On sent les basses, on perçoit les syncopes, les emportements. On visualise ces allers-retours entre création musicale de Rone et travail des danseurs.
D’un coup, dans le studio, la musique résonne. Ici, pas de décor (sur scène, un majestueux bloc troué, qui se défait), juste le sol nu, le plafond haut. Pas les costumes étudiés de Salomé Poloudenny, mais des joggings d’échauffement. Pas d’habillage lumière, mais les néons crus. Les corps suffisent, qui sont comme en transe. Il y a de l’amour, de la violence, la violence de l’amour et l’amour de la violence. Tous se toisent, de près ou de loin. La danse n’est pas seulement dans les corps, elle est dans les regards, dans les âmes. C’est bestial, brutal, sexuel. Les gestes sont éloquents. Le plateau met tous les sens en éveil. Le rythme soudain se rompt, la virtuosité des corps suit, en slow motion. La musique devient baroque? L’ensemble aussi, singeant, sans s’en moquer, une danse d’un autre temps. Ceux qui ne dansent pas le menuet sont en tableau de primitif flamand déguisé XXIe siècle. Les cris se mêlent un instant aux corps, la musique se charge des mots des danseurs, le bonheur monte, l’exaltation n’est pas loin, la révolte non plus: les majeurs se dressent. Les portés s’enchaînent, montent en puissance, corps transportés, jetés, balancés, tordus, arc-boutés. Mention particulière à notre compatriote Sarah Abicht, solaire, rythmique et élastique. Il y a une beauté esthétique, presque classique, à cet ensemble dansé.
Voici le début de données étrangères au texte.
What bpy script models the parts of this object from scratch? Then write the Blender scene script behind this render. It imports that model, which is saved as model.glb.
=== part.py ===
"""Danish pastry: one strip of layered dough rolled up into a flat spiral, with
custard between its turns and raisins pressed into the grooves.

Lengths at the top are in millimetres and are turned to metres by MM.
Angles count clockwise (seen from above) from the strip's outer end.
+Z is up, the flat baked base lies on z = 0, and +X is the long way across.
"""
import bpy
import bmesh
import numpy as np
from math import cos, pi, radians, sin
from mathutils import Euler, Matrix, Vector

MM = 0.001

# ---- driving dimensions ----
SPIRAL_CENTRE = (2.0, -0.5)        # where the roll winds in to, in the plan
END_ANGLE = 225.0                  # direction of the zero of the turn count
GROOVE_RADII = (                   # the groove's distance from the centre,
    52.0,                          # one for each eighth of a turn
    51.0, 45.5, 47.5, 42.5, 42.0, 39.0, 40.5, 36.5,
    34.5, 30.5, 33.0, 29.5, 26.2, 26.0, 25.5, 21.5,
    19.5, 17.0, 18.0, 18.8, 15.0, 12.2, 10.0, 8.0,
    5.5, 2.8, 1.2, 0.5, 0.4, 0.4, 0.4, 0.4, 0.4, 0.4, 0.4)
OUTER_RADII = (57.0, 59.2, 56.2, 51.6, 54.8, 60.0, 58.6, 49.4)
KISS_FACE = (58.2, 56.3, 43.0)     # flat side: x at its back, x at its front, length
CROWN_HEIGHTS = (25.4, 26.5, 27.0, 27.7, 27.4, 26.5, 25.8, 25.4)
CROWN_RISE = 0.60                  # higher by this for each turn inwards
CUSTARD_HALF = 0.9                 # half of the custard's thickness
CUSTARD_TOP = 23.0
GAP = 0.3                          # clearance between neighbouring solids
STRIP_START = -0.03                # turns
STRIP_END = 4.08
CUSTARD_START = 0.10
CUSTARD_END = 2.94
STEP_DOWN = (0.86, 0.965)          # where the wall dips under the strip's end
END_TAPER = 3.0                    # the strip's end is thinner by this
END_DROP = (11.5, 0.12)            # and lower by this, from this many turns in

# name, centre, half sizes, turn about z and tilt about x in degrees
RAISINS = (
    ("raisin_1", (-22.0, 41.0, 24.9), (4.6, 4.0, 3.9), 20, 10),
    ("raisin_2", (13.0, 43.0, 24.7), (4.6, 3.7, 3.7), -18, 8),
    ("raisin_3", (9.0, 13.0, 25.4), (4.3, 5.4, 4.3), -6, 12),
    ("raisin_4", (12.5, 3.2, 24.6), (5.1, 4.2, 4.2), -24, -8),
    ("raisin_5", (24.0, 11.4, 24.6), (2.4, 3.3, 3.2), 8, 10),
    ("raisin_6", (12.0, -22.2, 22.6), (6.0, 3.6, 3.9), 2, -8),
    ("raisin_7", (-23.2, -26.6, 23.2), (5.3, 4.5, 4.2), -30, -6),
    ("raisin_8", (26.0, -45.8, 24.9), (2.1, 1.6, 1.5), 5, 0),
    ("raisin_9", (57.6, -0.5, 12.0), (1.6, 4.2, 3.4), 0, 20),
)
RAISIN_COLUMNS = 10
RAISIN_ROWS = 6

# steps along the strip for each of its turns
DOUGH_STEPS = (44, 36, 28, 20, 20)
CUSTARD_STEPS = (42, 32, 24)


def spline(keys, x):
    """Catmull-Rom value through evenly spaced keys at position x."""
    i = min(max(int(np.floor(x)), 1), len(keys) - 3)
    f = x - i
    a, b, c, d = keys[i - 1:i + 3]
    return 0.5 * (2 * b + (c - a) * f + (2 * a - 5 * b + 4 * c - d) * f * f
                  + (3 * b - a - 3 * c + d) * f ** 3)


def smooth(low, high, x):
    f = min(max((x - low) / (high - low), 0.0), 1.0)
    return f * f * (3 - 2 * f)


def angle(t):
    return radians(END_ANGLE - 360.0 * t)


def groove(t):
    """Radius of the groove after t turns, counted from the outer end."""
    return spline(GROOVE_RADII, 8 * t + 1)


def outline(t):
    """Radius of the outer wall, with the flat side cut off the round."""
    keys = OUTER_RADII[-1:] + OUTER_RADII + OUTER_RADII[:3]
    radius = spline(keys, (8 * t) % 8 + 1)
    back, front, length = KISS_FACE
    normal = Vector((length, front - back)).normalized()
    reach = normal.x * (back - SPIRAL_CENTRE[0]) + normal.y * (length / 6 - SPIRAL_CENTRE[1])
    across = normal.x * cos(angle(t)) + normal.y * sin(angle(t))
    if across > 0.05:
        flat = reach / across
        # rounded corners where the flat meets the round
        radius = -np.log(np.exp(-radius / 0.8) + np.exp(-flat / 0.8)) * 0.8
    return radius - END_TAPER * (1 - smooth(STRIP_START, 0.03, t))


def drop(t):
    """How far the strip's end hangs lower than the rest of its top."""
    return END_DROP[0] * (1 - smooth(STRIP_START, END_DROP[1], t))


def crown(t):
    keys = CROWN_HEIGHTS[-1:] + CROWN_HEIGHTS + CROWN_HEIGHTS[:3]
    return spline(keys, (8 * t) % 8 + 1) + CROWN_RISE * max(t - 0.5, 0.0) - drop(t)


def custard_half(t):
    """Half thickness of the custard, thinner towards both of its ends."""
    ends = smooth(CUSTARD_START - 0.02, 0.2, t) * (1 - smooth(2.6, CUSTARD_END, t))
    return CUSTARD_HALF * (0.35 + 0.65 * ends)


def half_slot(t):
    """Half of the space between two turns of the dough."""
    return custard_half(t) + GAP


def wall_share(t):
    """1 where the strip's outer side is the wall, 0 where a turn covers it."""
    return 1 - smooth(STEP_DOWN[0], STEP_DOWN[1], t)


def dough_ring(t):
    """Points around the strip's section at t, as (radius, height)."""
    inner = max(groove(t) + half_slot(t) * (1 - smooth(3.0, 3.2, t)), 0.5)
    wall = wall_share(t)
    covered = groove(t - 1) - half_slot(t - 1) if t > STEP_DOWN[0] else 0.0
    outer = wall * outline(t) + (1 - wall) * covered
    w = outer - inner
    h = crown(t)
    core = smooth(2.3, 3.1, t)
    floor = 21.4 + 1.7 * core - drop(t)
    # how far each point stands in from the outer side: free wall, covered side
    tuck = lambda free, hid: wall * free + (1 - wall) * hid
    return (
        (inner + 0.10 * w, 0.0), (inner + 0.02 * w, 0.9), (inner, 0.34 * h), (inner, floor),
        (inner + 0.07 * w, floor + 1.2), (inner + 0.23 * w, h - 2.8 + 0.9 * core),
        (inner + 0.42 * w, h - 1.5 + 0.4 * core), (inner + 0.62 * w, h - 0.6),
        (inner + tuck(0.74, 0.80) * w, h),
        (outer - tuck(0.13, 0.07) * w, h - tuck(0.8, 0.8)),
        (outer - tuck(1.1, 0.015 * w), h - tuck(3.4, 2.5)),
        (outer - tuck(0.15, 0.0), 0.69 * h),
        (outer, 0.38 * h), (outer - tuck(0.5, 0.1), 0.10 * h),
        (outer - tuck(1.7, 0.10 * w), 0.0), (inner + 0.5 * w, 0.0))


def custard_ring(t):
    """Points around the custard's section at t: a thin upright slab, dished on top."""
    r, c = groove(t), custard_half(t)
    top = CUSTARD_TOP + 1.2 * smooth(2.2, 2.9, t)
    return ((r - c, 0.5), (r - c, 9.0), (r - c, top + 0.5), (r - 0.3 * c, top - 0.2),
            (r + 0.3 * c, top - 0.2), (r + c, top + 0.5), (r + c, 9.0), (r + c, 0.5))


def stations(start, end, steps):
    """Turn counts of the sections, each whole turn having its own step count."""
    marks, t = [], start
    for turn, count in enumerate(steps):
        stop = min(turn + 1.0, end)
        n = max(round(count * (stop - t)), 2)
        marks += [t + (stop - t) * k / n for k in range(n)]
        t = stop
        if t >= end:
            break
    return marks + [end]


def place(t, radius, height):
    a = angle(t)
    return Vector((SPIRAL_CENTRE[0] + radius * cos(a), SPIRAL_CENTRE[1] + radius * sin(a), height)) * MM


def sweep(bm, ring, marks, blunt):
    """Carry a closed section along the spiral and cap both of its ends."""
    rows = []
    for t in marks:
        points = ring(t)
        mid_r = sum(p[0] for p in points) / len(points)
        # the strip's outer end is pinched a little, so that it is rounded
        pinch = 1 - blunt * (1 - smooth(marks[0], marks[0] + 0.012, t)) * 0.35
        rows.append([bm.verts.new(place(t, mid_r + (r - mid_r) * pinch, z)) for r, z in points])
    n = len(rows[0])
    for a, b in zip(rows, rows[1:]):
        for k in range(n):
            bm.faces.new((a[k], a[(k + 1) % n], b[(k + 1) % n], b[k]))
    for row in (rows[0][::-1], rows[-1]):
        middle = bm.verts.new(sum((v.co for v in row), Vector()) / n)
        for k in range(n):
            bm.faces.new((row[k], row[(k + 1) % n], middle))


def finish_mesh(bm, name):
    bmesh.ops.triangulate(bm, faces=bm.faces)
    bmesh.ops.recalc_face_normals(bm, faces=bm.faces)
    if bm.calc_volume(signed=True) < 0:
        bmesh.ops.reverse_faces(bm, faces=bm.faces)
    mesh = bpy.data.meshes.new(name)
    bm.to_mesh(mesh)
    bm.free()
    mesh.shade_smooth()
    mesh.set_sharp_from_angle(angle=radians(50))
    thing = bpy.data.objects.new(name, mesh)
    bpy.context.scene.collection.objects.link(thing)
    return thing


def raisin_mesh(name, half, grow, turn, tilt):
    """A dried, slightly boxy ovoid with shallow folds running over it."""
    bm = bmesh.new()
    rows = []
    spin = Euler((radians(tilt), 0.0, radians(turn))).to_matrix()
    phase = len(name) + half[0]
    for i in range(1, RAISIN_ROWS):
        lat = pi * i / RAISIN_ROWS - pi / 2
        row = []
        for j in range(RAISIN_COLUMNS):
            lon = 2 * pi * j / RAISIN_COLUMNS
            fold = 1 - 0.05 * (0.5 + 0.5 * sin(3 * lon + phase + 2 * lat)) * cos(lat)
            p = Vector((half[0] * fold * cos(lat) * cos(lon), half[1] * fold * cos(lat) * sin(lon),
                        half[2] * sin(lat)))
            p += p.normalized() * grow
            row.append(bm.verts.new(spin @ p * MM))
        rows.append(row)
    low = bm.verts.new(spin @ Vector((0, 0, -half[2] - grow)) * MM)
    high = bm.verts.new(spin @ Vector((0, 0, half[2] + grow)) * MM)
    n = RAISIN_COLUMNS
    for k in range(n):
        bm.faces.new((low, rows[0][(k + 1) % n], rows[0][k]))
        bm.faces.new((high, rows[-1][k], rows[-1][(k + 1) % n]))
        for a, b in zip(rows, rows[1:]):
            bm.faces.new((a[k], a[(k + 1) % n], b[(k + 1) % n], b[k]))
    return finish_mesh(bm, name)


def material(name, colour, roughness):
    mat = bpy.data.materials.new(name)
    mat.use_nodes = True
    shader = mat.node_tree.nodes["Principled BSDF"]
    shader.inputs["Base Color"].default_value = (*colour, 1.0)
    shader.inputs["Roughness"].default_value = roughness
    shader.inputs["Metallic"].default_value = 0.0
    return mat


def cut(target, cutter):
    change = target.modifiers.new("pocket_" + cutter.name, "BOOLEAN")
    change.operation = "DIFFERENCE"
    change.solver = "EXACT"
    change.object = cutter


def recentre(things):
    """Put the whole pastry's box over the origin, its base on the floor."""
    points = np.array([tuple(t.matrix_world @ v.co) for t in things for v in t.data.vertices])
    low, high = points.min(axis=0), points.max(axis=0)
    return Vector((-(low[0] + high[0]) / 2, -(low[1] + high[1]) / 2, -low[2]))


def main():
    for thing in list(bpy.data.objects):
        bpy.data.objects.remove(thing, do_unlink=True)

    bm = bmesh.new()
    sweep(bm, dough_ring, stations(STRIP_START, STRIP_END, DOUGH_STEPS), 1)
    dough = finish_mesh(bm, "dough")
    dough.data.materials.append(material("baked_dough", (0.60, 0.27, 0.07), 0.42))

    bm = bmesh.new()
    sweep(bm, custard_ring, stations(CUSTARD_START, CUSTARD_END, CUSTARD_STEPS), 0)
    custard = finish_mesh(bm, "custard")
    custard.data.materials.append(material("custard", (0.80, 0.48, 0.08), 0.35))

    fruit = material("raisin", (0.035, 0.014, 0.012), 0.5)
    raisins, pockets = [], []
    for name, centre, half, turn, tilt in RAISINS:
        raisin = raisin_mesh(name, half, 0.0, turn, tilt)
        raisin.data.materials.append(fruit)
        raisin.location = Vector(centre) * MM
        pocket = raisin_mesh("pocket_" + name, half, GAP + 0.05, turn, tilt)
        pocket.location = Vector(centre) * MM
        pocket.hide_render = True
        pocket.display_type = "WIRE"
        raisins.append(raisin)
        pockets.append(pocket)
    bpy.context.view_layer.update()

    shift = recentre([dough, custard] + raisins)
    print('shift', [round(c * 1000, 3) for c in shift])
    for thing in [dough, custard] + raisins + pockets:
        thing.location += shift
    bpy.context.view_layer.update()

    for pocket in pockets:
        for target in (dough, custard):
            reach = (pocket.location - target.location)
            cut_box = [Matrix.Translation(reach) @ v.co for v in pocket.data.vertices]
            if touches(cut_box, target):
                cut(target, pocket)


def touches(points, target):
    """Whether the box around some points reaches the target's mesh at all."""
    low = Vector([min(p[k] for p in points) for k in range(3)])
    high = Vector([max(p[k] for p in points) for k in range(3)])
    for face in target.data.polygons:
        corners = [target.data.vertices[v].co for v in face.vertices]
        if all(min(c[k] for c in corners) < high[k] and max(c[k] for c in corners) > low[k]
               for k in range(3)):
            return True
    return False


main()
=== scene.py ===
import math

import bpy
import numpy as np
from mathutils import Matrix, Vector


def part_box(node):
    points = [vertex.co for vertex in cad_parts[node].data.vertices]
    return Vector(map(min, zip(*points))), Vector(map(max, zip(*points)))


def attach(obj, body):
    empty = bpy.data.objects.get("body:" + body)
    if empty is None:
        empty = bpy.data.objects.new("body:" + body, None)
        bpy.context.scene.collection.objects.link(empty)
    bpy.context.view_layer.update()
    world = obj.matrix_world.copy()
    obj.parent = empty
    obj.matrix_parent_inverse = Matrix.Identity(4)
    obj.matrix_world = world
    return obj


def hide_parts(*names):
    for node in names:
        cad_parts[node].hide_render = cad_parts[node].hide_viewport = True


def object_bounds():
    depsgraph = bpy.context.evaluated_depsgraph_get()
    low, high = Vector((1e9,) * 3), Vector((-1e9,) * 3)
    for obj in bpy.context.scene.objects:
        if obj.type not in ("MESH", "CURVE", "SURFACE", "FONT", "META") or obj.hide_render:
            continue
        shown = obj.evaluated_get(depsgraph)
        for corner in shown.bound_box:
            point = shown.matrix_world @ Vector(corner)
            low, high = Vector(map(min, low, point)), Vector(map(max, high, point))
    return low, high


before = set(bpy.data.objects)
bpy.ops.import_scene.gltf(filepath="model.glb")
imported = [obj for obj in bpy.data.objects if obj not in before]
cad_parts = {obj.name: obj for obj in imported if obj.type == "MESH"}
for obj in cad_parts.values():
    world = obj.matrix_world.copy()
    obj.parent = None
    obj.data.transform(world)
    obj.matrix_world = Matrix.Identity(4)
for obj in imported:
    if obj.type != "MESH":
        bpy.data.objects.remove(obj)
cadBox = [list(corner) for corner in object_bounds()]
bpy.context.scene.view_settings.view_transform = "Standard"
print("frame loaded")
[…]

Une beauté qui tient à ce que chacun ait son individualité, sa partition. Une partition millimétrée, revue encore et encore. Jonathan Debrouwer est d’ailleurs descendu pour jeter un coup d’œil et enjoindre les répétiteurs à resserrer un ensemble, vérifier un cou qui se ploie dans un porté, une main qui se tend en arrière-plan. Pour que de chaque mouvement de cils, de doigts, de pieds, chaque battement des cœurs qu’on perçoit sous les peaux quand la musique signe la fin de la pièce et que tous quittent le plateau, chaque geste infime dise l’indicible. Jusqu’à l’épuisement. Jusqu’à la jouissance. Et ce n’était qu’une ébauche.
Room With a View, (La)Horde, au Théâtre national, à Bruxelles, du 1er au 4 février, au Vilar, à Louvain-la-Neuve, du 8 au 10 février, au Central, à La Louvière, le 14 février.